> _SUPPLIED RECORDS_:
------
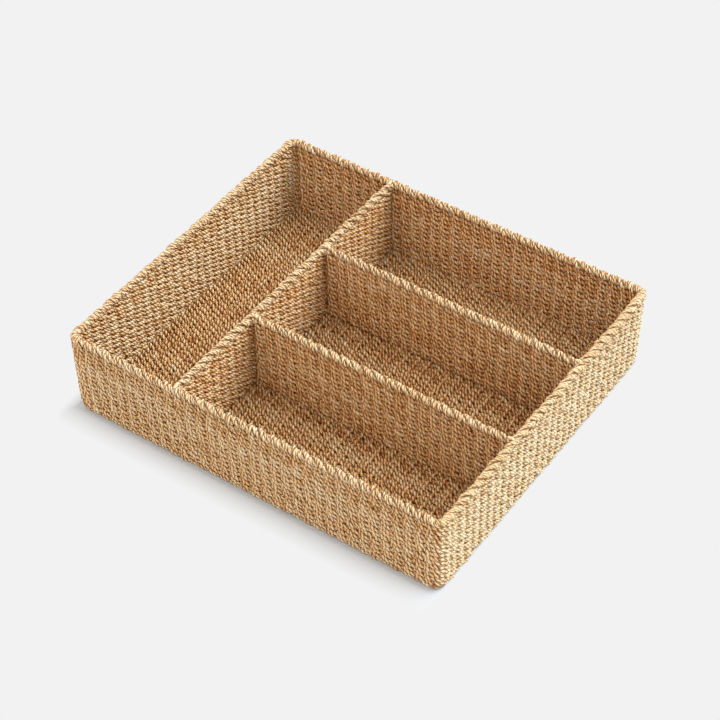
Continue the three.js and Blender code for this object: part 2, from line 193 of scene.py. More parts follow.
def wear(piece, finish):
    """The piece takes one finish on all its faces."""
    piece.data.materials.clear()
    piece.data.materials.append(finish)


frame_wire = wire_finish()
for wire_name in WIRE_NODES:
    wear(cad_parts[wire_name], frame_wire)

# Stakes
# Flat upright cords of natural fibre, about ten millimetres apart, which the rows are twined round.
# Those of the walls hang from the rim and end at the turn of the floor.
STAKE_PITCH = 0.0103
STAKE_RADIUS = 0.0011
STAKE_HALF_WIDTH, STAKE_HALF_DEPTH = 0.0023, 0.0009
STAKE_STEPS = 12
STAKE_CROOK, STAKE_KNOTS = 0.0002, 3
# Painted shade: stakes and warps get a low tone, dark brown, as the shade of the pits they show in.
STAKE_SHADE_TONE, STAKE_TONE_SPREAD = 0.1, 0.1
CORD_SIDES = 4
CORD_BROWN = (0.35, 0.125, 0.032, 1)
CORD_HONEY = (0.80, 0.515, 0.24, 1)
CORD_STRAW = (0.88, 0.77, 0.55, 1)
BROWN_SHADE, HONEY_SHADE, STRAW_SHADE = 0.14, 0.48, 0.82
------
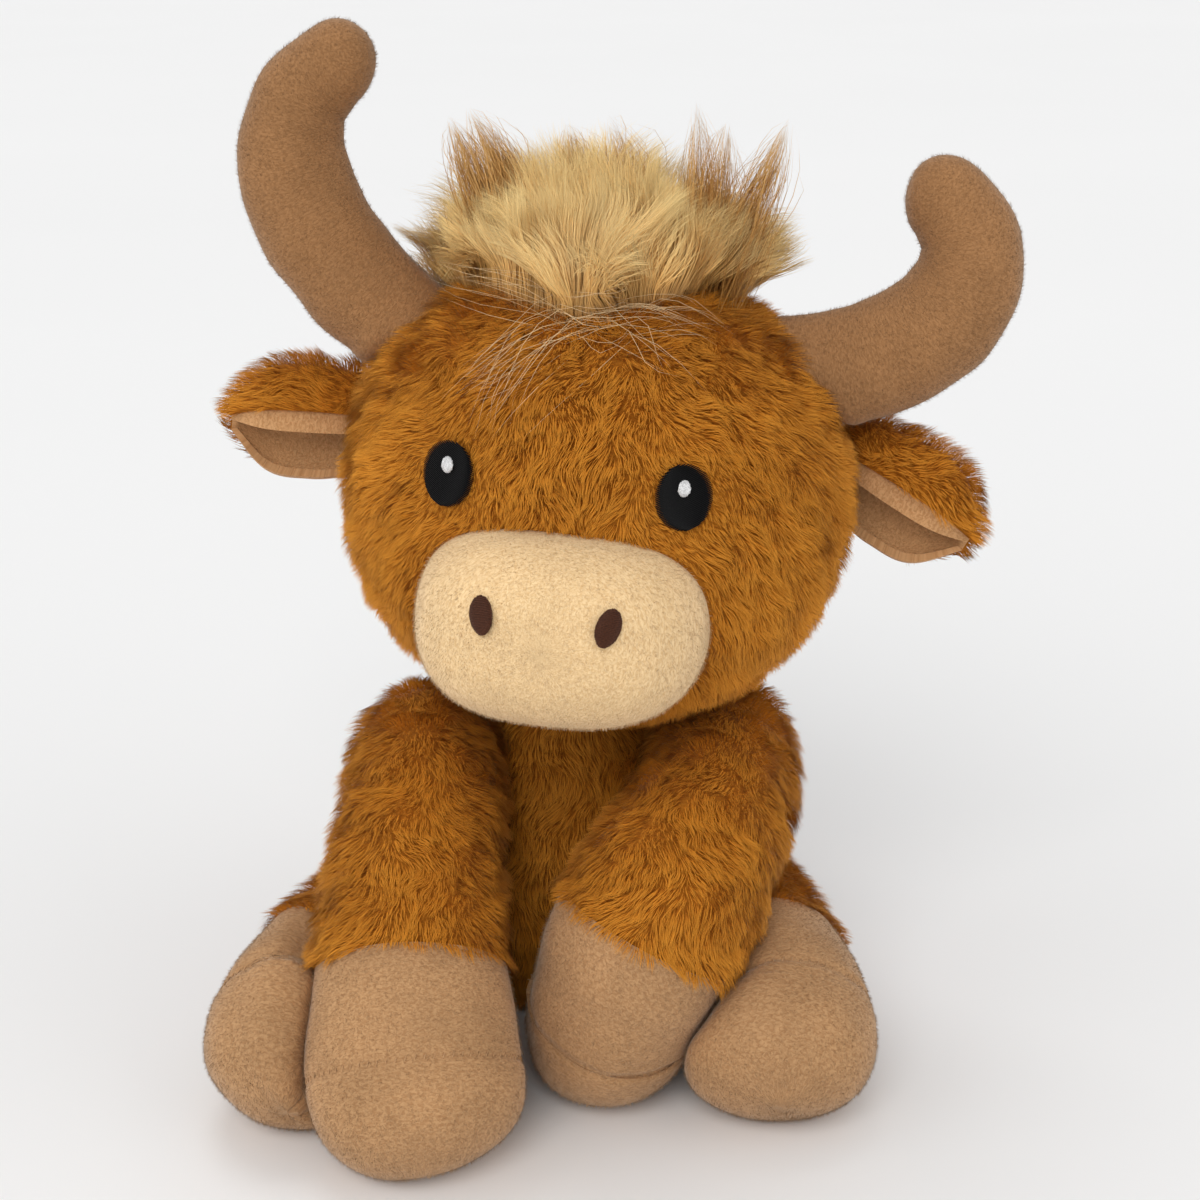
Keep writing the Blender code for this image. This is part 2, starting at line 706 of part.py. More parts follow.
------
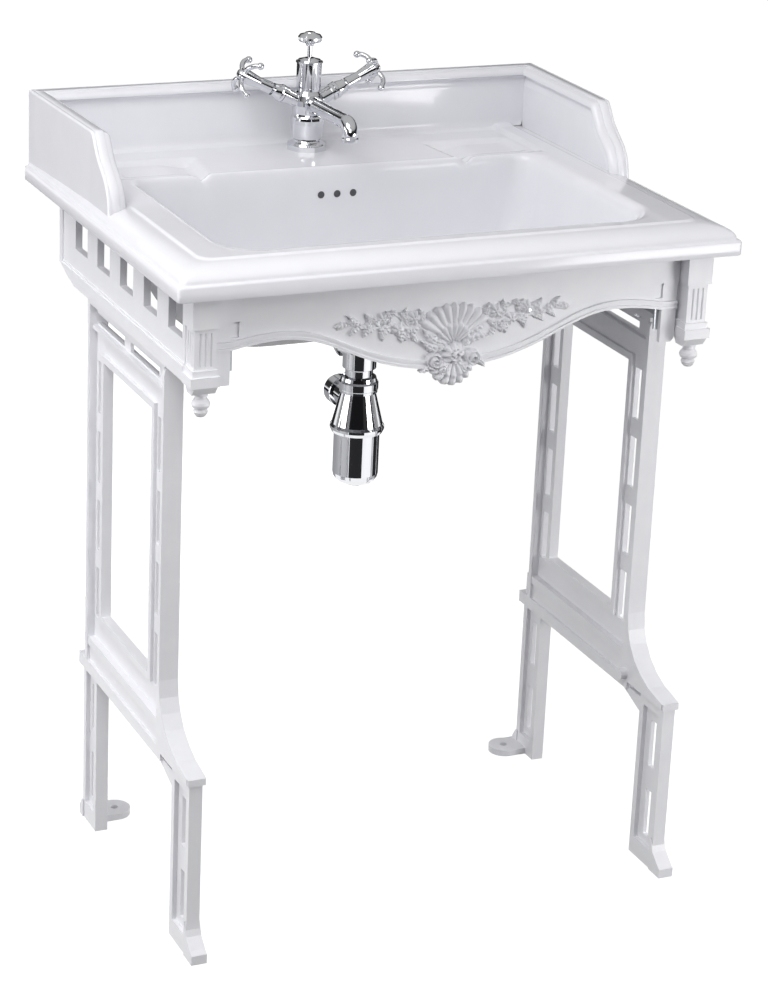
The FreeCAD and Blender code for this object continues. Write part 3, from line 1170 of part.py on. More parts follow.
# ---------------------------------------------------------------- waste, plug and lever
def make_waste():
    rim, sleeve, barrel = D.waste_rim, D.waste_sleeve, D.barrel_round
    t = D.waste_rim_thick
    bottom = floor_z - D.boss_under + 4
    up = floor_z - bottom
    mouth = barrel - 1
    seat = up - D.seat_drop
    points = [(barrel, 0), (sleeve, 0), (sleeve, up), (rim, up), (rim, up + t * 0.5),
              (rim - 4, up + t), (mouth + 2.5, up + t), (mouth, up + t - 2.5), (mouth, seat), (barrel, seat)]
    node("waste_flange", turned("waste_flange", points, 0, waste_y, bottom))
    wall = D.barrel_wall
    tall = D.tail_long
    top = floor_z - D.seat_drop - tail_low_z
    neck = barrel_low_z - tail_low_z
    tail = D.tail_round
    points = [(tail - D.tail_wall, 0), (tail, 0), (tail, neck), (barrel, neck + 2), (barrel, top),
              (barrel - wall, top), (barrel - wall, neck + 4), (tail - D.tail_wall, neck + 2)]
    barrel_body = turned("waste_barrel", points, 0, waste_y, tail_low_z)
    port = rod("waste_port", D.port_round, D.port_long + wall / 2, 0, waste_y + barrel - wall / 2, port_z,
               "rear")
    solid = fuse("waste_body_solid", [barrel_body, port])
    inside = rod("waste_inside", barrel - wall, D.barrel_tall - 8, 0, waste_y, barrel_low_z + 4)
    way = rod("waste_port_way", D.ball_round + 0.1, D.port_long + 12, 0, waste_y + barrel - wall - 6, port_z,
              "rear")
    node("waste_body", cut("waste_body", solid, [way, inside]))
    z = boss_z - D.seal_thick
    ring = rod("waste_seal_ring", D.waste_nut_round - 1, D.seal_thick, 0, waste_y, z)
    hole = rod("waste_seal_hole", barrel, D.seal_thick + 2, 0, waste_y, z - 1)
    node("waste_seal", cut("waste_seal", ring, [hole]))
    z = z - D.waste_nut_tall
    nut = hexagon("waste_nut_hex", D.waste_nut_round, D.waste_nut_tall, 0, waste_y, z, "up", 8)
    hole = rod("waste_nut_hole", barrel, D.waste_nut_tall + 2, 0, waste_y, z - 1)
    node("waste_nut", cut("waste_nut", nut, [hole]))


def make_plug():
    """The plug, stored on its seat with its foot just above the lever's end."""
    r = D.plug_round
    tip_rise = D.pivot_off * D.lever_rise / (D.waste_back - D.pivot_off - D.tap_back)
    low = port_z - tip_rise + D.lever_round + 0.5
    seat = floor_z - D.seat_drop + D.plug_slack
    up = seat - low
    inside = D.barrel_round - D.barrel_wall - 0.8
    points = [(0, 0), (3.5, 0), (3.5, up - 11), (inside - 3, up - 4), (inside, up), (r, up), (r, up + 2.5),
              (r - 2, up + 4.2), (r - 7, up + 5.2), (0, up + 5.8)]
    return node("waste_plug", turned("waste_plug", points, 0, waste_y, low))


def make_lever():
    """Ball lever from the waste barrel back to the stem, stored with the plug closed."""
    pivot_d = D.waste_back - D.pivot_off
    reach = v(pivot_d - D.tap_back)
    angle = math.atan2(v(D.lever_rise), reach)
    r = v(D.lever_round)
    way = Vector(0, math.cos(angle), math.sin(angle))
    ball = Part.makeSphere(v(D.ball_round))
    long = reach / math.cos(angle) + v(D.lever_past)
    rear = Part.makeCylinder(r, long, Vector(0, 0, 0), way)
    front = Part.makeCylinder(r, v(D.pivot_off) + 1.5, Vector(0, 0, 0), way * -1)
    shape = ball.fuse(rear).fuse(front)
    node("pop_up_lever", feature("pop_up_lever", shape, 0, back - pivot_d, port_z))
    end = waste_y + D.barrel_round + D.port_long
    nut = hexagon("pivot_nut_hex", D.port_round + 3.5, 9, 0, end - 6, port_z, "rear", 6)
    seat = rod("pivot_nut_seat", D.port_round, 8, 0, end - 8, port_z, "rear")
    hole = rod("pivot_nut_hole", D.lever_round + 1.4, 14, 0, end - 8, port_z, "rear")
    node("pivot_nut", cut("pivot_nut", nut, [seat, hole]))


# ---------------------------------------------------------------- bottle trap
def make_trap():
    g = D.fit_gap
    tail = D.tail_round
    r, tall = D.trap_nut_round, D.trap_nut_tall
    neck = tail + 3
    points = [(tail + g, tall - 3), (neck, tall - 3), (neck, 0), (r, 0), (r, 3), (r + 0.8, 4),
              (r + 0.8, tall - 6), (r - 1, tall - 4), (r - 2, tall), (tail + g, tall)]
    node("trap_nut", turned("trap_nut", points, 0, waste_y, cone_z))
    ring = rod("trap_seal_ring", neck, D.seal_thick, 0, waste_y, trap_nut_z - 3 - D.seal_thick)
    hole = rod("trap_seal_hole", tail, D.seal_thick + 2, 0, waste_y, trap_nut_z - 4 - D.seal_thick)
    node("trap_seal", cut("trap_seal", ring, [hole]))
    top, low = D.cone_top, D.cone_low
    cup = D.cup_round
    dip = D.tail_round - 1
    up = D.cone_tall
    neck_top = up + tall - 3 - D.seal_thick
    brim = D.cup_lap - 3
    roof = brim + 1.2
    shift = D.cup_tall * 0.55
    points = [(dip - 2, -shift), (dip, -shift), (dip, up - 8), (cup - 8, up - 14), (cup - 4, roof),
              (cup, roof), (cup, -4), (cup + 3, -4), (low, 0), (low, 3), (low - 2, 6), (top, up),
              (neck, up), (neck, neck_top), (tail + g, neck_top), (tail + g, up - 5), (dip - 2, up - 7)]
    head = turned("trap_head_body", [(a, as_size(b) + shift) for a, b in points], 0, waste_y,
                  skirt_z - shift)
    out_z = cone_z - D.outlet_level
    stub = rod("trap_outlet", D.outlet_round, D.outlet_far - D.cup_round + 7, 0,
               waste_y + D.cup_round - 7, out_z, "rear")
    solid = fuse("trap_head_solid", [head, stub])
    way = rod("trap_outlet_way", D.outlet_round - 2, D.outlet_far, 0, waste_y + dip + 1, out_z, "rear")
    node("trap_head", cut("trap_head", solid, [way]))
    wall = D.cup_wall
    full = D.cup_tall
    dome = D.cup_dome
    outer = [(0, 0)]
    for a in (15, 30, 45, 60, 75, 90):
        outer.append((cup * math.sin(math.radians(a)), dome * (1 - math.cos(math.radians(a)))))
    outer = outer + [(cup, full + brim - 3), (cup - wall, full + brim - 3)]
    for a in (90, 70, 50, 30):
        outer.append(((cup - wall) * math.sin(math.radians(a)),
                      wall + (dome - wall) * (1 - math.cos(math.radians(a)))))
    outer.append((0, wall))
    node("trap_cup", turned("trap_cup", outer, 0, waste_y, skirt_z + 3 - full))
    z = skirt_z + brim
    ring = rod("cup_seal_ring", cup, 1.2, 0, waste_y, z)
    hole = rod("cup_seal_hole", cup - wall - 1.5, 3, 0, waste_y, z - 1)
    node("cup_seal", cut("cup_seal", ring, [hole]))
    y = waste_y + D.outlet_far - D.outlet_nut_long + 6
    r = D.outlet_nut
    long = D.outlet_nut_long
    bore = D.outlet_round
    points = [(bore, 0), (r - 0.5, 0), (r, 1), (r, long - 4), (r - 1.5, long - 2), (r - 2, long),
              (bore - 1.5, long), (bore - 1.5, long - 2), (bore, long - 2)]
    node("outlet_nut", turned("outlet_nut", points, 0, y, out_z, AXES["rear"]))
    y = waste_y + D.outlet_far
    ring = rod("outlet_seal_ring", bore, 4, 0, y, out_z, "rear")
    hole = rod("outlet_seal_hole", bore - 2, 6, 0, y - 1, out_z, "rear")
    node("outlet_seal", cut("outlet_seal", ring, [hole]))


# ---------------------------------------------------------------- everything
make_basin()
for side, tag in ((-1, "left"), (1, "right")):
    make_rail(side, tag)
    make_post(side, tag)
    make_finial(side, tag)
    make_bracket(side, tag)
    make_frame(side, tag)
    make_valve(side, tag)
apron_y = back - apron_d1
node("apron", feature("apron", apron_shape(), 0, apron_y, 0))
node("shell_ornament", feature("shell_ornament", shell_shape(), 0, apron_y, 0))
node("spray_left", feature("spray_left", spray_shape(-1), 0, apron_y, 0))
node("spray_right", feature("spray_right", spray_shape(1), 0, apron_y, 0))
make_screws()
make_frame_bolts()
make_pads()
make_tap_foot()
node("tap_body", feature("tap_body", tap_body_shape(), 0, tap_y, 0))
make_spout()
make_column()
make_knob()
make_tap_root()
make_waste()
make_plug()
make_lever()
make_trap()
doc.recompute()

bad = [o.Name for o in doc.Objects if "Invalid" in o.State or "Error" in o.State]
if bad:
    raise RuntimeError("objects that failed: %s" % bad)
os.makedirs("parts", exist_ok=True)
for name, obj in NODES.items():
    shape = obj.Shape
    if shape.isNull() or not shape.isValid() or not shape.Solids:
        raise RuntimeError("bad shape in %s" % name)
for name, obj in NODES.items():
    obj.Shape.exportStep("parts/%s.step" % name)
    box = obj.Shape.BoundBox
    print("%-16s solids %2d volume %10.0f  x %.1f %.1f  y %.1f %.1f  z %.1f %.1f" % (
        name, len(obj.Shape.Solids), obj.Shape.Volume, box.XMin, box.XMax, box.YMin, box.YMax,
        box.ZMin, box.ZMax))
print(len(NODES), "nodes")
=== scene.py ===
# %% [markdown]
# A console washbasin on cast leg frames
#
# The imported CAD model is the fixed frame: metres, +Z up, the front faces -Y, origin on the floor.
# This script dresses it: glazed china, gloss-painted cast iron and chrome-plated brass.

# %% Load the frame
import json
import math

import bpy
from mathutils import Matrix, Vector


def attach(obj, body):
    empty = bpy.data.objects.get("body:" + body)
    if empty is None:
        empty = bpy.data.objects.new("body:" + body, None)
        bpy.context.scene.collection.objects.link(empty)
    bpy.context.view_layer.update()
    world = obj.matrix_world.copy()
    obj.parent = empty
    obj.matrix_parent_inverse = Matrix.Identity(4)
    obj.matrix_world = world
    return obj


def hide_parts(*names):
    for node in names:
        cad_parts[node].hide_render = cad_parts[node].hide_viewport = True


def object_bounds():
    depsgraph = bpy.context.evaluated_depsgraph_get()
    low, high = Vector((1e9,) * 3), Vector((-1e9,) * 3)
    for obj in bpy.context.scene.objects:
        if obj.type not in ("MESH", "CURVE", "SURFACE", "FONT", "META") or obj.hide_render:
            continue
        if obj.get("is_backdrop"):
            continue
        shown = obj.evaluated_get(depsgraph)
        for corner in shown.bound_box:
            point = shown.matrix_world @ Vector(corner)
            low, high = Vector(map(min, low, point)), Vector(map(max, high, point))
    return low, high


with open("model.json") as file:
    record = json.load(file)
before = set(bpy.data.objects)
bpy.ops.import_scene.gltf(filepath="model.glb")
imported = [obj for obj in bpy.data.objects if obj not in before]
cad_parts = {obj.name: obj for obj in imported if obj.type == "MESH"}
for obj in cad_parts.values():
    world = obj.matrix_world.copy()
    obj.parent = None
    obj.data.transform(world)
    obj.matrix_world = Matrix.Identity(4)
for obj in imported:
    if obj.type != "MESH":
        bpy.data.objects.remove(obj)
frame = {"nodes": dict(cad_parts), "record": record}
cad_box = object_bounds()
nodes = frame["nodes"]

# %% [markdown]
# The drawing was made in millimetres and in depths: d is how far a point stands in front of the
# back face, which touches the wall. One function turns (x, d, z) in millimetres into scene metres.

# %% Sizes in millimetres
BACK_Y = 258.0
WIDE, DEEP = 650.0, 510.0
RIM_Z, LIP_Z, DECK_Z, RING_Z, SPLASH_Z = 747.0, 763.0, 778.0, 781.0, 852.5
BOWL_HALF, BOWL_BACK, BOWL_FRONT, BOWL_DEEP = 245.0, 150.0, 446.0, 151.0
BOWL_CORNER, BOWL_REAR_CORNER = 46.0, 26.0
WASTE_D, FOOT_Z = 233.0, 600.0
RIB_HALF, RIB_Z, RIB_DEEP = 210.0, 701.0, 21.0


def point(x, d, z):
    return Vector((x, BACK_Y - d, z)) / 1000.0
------
> _AIM_: Give back, exactly as written, each line from the one that contains "Continue the three.js" through the one that contains "BROWN_SHADE, HONEY_SHADE, STRAW_SHADE".

> _RESULT OF THE EXERCISE_:
Continue the three.js and Blender code for this object: part 2, from line 193 of scene.py. More parts follow.
def wear(piece, finish):
    """The piece takes one finish on all its faces."""
    piece.data.materials.clear()
    piece.data.materials.append(finish)


frame_wire = wire_finish()
for wire_name in WIRE_NODES:
    wear(cad_parts[wire_name], frame_wire)

# Stakes
# Flat upright cords of natural fibre, about ten millimetres apart, which the rows are twined round.
# Those of the walls hang from the rim and end at the turn of the floor.
STAKE_PITCH = 0.0103
STAKE_RADIUS = 0.0011
STAKE_HALF_WIDTH, STAKE_HALF_DEPTH = 0.0023, 0.0009
STAKE_STEPS = 12
STAKE_CROOK, STAKE_KNOTS = 0.0002, 3
# Painted shade: stakes and warps get a low tone, dark brown, as the shade of the pits they show in.
STAKE_SHADE_TONE, STAKE_TONE_SPREAD = 0.1, 0.1
CORD_SIDES = 4
CORD_BROWN = (0.35, 0.125, 0.032, 1)
CORD_HONEY = (0.80, 0.515, 0.24, 1)
CORD_STRAW = (0.88, 0.77, 0.55, 1)
BROWN_SHADE, HONEY_SHADE, STRAW_SHADE = 0.14, 0.48, 0.82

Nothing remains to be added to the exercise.